De certa maneira, esses dois objetivos encontram-se interligados, pois o fim da desigualdade é o caminho mais confiável para a sustentabilidade do crescimento econômico. Além disso, a universalização de direitos elementares da cidadania, como educação e saúde, são condições para que as pessoas possam participar ativamente do crescimento e do mercado de trabalho. Essas questões, juntas, se configuram na base do Estado de Bem-Estar Social, que, no Brasil, tem seu marco jurídico lançado com a Constituição Federal de 1988, ao definir a assistência social no mesmo patamar da saúde e da previdência social como política pública, na perspectiva ainda em construção da seguridade social.

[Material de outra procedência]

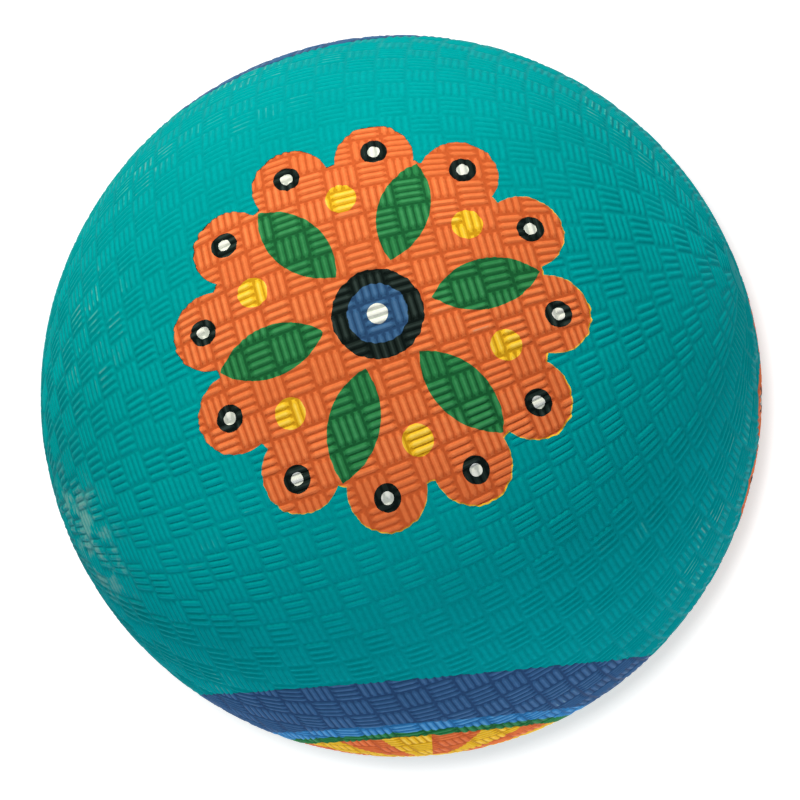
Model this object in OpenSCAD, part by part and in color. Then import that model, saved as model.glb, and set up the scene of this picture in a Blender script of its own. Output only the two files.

Consolidar essa rede de proteção e promoção social é garantir que todos tenham as mesmas oportunidades, numa linha de ampliação e universalização dos direitos. Para construi-lo, é necessária a participação de todos. Para alcançar o patamar que queremos, temos de enfrentar desafios que se nos apresentam em relação aos pobres, aos trabalhadores, à classe média e também aos empresários, em especial os micro, pequenos e médios empreendedores.

Esses investimentos têm um custo, com o qual a sociedade deve continuar se comprometendo. Certamente alguns setores devem dar uma contribuição mais condizente com aquilo que ganham com a sociedade, como exercício do princípio da função social da propriedade e do lucro. Mas é uma equação de custo e benefício altamente favorável para todos, na medida em que cresce, com os investimentos em projetos em torno da coesão social, a noção de um projeto nacional que crie condições para que nossos filhos e netos tenham mais justiça social, paz e prosperidade no Brasil.

Patrus Ananias é ministro do Desenvolvimento Social e Combate à Fome.